A dos años de que se inicie la campaña electoral –la del 2026, decimos, que a estas alturas aparece como una fecha ya inamovible–, 25 son los partidos que se encuentran inscritos en el Registro de Organizaciones Políticas y nueve los que buscan lograr este estatus en los próximos meses.
Entre los segundos se hallan agrupaciones que perdieron su inscripción en las últimas elecciones (como el Partido Popular Cristiano, PPC), otros que no pudieron conseguirla pese a haberlo intentando (como Nuevo Perú), y algunas más que vienen siendo impulsadas por congresistas actuales (como el Partido Político Popular Voces del Pueblo de Guillermo Bermejo o el Partido Unidad y Paz de Roberto Chiabra). Si todos ellos logran culminar el proceso con éxito, nada menos que 34 partidos estarían formalmente habilitados para presentar candidatos en la próxima elección… Un número que traería innumerables problemas para la democracia y la gobernabilidad, que no pasan precisamente por un buen momento.
Como es evidente, los ciudadanos no podrán leer los planes de gobierno, comparar las propuestas, seguir las entrevistas o escuchar la intervención en los debates de más de 30 postulantes (solo para dar una idea de lo que esto significa, en las elecciones presidenciales argentinas del año pasado se enfrentaron cinco candidatos; en las colombianas del 2022, seis; y en las chilenas del 2021, siete). Y ni hablar de los aspirantes al Congreso de la República, a los que será sencillamente imposible seguirles la pista, lo que, combinado con la probada negligencia de los partidos políticos al momento de revisar los antecedentes de sus candidatos, dará como probable resultado la elección de legisladores que luego terminan siendo procesados o arrestados, como ha ocurrido en este período.
Ese, por supuesto, no sería el único inconveniente derivado de la imposibilidad de los electores de informarse sobre una vastedad de candidatos. Como ha mencionado la politóloga Katherine Zegarra en entrevista con este Diario, al verse urgidos de destacar entre el barullo de la oferta electoral, los partidos podrían verse tentados de diferenciarse por temáticas (como, por ejemplo, la de la inseguridad ciudadana) para encontrar un nicho dentro de los votantes que les asegure por lo menos el paso a la segunda vuelta. Esto, como es lógico, provocará que se vuelvan monotemáticos, cuando la realidad es que los problemas que deberán resolver una vez instalados en el gobierno no lo son. Ya hemos visto durante la gestión del expresidente Pedro Castillo los riesgos para un país de contar con un mandatario y subordinados incompetentes, que son incapaces de abordar con un mínimo de solvencia problemas acuciantes para el país, como la desaceleración económica o la violencia contra la mujer, por mencionar solo dos ejemplos.

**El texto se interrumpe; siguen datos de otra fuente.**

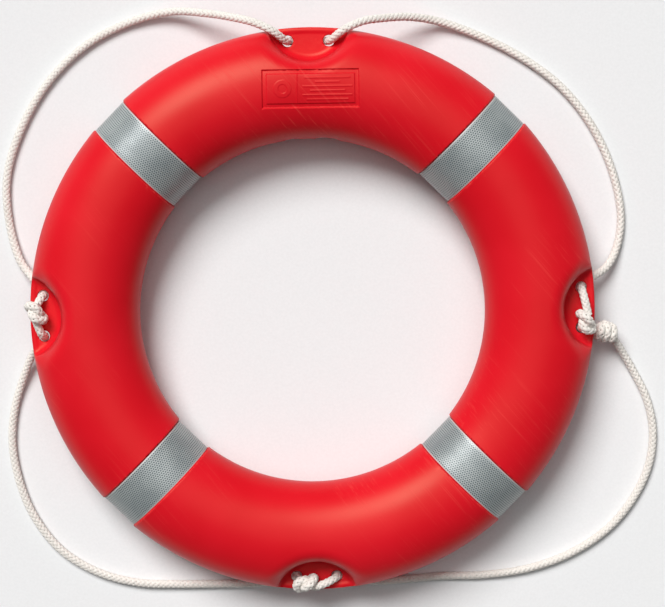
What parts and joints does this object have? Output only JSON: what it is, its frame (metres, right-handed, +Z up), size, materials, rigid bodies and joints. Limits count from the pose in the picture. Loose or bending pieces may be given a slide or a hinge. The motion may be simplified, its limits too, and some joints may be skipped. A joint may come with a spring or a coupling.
{
  "type": "ring lifebuoy",
  "caption": "Rigid ring lifebuoy with reflective tapes and a knotted grab line laced through rope pockets around its rim.",
  "frame": {"origin": "under the centre of the ring, on the surface it lies on", "axes": "+Z up along the ring's axis; +Y towards the label panel"},
  "size_m": [0.8466, 0.7578, 0.11],
  "materials": {
    "shell_plastic": "satin moulded polyethylene, orange-red",
    "foam": "closed-cell polyurethane foam, pale yellow",
    "reflective_tape": "silver-grey retro-reflective tape with rows of small dots",
    "plug_plastic": "moulded polyethylene, orange-red",
    "rope": "braided buoyant polypropylene rope, off-white"
  },
  "bodies": {
    "root": {"shell": "shell_plastic", "foam_core": "foam", "reflective_tape_1": "reflective_tape", "reflective_tape_2": "reflective_tape", "reflective_tape_3": "reflective_tape", "reflective_tape_4": "reflective_tape", "fill_plug": "plug_plastic", "vent_plug": "plug_plastic", "grab_line_upper": "rope", "grab_line_lower_right": "rope", "grab_line_lower_left": "rope", "knot_left": "rope", "knot_right_front": "rope", "knot_right_back": "rope", "knot_bottom": "rope"}
  },
  "joints": []
}
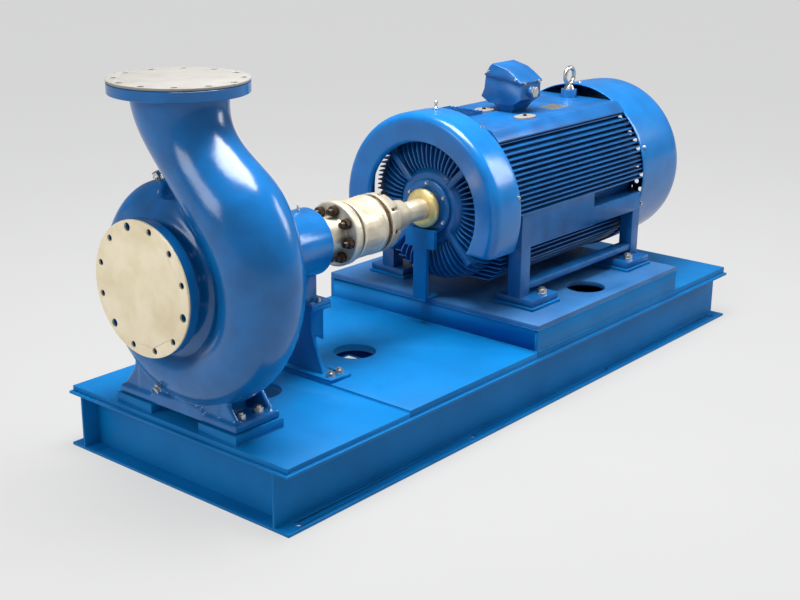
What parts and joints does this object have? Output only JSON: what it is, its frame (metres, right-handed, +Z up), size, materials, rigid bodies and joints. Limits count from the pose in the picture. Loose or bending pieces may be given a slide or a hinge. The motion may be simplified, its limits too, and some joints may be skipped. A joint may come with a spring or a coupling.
{
  "type": "centrifugal water pump set",
  "caption": "End-suction centrifugal pump with volute casing, disc coupling and finned electric motor, bolted to a welded steel base frame.",
  "frame": {"origin": "on the floor plane under the shaft line, on the underside of the cross beam halfway between the suction cover's face and the rear end of the base", "axes": "+X along the shaft from pump to motor, +Y across the base to the far side as seen from the terminal box entry side, +Z up"},
  "size_m": [2.9915, 1.08, 1.355],
  "materials": {
    "blue_paint": "gloss enamel over cast iron and steel",
    "cream_paint": "satin shop primer on the blank plates",
    "machined_steel": "turned and milled",
    "bright_fasteners": "zinc plated",
    "dark_nuts": "black oxide",
    "brass_ring": "turned",
    "sleeve_bronze": "ground",
    "spring_steel": "browned spring steel",
    "gasket_fibre": "matt fibre",
    "cast_iron_bare": "as cast",
    "lamination": "varnished laminations",
    "winding": "varnished winding",
    "fan_plastic": "moulded",
    "rating_metal": "etched blank plate",
    "bearing_steel": "ground and polished"
  },
  "bodies": {
    "skid": {"bearing_bracket": "blue_paint", "bearing_cover_inner": "blue_paint", "bearing_cover_outer": "blue_paint", "bearing_pedestal": "blue_paint", "casing_cover": "blue_paint", "casing_cover_studs": "bright_fasteners", "casing_foot_bolts": "bright_fasteners", "casing_foot_pads": "blue_paint", "casing_plugs": "bright_fasteners", "casing_wear_rings": "sleeve_bronze", "cross_beams": "blue_paint", "discharge_blank_plate": "cream_paint", "drive_bearing_cap": "blue_paint", "drive_end_hood": "blue_paint", "drive_end_shield": "blue_paint", "end_beams": "blue_paint", "end_windings": "winding", "fan_cowl": "blue_paint", "flange_gaskets": "gasket_fibre", "guard_post": "blue_paint", "lifting_eye": "bright_fasteners", "long_beam_far": "blue_paint", "long_beam_near": "blue_paint", "middle_deck_plate": "blue_paint", "motor_bearing_outer_rings": "bearing_steel", "motor_feet": "blue_paint", "motor_foot_bolts": "bright_fasteners", "motor_foot_packers": "blue_paint", "motor_frame": "blue_paint", "pedestal_bolts": "bright_fasteners", "plinth_top_plate": "blue_paint", "plinth_walls": "blue_paint", "pump_bearing_outer_rings": "bearing_steel", "pump_deck_plate": "blue_paint", "rating_plate": "rating_metal", "rear_deck_plate": "blue_paint", "rear_end_shield": "blue_paint", "seal_gland": "cast_iron_bare", "stator_core": "lamination", "suction_blank_plate": "cream_paint", "terminal_box": "blue_paint", "terminal_box_lid": "blue_paint", "volute_casing": "blue_paint"},
    "pump_rotor": {"impeller": "cast_iron_bare", "impeller_nut": "bright_fasteners", "pump_shaft": "machined_steel", "pump_shaft_keys": "machined_steel", "shaft_sleeve": "sleeve_bronze", "pump_bearing_inner_rings": "bearing_steel", "pump_coupling_hub": "machined_steel"},
    "coupling": {"coupling_spacer": "machined_steel", "coupling_disc_packs": "spring_steel", "coupling_bolts": "dark_nuts"},
    "motor_rotor": {"motor_shaft": "machined_steel", "motor_shaft_key": "machined_steel", "shaft_flinger": "brass_ring", "rotor_core": "lamination", "motor_fan": "fan_plastic", "motor_bearing_inner_rings": "bearing_steel", "motor_coupling_hub": "machined_steel"}
  },
  "joints": [
    {"name": "motor_spin", "type": "hinge", "parent": "skid", "child": "motor_rotor", "pos_m": [0, 0, 0.715], "axis": [1, 0, 0], "continuous": true},
    {"name": "pump_spin", "type": "hinge", "parent": "skid", "child": "pump_rotor", "pos_m": [0, 0, 0.715], "axis": [1, 0, 0], "continuous": true},
    {"name": "coupling_spin", "type": "hinge", "parent": "skid", "child": "coupling", "pos_m": [0, 0, 0.715], "axis": [1, 0, 0], "continuous": true}
  ],
  "couplings": [
    {"joint": "pump_spin", "follows": "motor_spin", "ratio": 1},
    {"joint": "coupling_spin", "follows": "motor_spin", "ratio": 1}
  ]
}
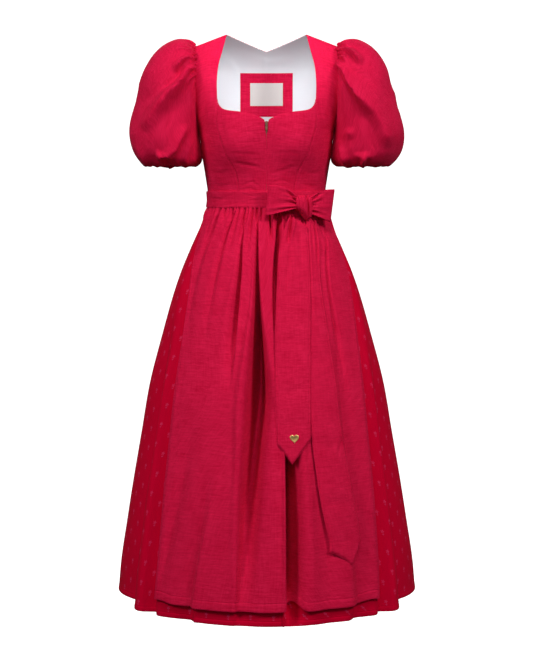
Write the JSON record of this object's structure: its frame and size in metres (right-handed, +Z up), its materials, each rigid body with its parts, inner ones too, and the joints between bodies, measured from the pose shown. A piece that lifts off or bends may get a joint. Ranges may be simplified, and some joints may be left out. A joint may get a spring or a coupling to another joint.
{
  "type": "dirndl dress with apron",
  "caption": "Hollow worn-form dirndl: fitted zip bodice, puff sleeves, gathered midi skirt, and apron tied in a side bow.",
  "frame": {"origin": "middle between the two shoulder seams, where the wearer's shoulders hold the dress up", "axes": "+Z up along the body, -Y out of the dress's front, +X towards the wearer's left"},
  "size_m": [0.6701, 0.5708, 1.248],
  "materials": {
    "linen": "slub linen",
    "apron_linen": "ribbed linen",
    "skirt_cotton": "cotton with a small woven motif",
    "lining": "plain lining",
    "label": "woven satin",
    "zip_tape": "woven tape",
    "zip_metal": "dark bronze",
    "charm_metal": "polished gold colour"
  },
  "bodies": {
    "dress": {"bodice_front_left": "linen", "bodice_front_right": "linen", "bodice_side_left": "linen", "bodice_side_right": "linen", "bodice_back": "linen", "bodice_lining_back": "lining", "label_patch": "linen", "woven_label": "label", "zip_tape": "zip_tape", "zip_slider": "zip_metal", "sleeve_left": "linen", "sleeve_right": "linen", "sleeve_band_left": "linen", "sleeve_band_right": "linen", "skirt_front": "skirt_cotton", "skirt_left": "skirt_cotton", "skirt_right": "skirt_cotton", "skirt_back": "skirt_cotton", "apron_panel": "apron_linen", "apron_band_front": "apron_linen", "apron_tie_back": "apron_linen", "bow_loop_inner": "apron_linen", "bow_loop_outer": "apron_linen", "bow_knot": "apron_linen", "bow_tail_front": "apron_linen", "bow_tail_side": "apron_linen", "charm": "charm_metal"},
    "zip_pull": {"zip_pull": "zip_metal"}
  },
  "joints": [
    {"name": "zip_pull_hinge", "type": "hinge", "parent": "dress", "child": "zip_pull", "pos_m": [0, -0.11351, -0.1915], "axis": [-1, 0, 0], "range_deg": [0, 150]}
  ]
}
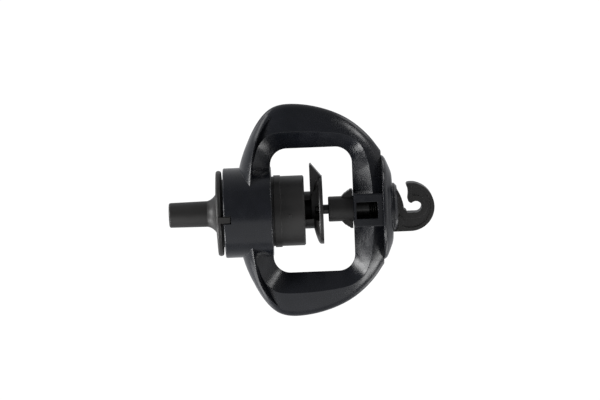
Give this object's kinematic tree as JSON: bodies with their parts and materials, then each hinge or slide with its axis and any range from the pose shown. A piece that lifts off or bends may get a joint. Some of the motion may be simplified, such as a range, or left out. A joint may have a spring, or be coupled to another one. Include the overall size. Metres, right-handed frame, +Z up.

Además, vinculado con lo anterior, la proliferación de aspirantes en un contexto de alta polarización contribuirá a fortalecer los extremos (un problema que se ha visto en otras democracias alrededor del globo). Ello debilitará las posiciones moderadas (esto es, aquellas que proponen soluciones puntuales y bien pensadas para atacar los múltiples problemas que afligen al país) en beneficio de las propuestas que buscan refundarlo todo (a través de una asamblea constituyente) o que apelan al efectismo para ganar notoriedad y, en última instancia, votos.
Es improbable que existan 34 visiones de país. Lo que correspondería es que los partidos que tienen propuestas en común busquen forjar alianzas en lugar de canibalizarse por los votos de un mismo bolsón electoral. Además, porque muchas veces las fricciones en campaña dificultan que, una vez instalados en el Congreso, dos bancadas con afinidad puedan formar coaliciones o impulsar una agenda de reformas de manera común (el ejemplo más claro de esto es lo ocurrido a partir del 2016 con Fuerza Popular y Peruanos por el Kambio, pero no es el único).
Está bien que más ciudadanos quieran ingresar a la política. Eso es lo que necesitamos en esta coyuntura de crisis. Pero hacerlo formando nuevos partidos que se parecen en ideas a otros ya existentes no equivale a ampliar la oferta electoral; más bien, la fragmenta.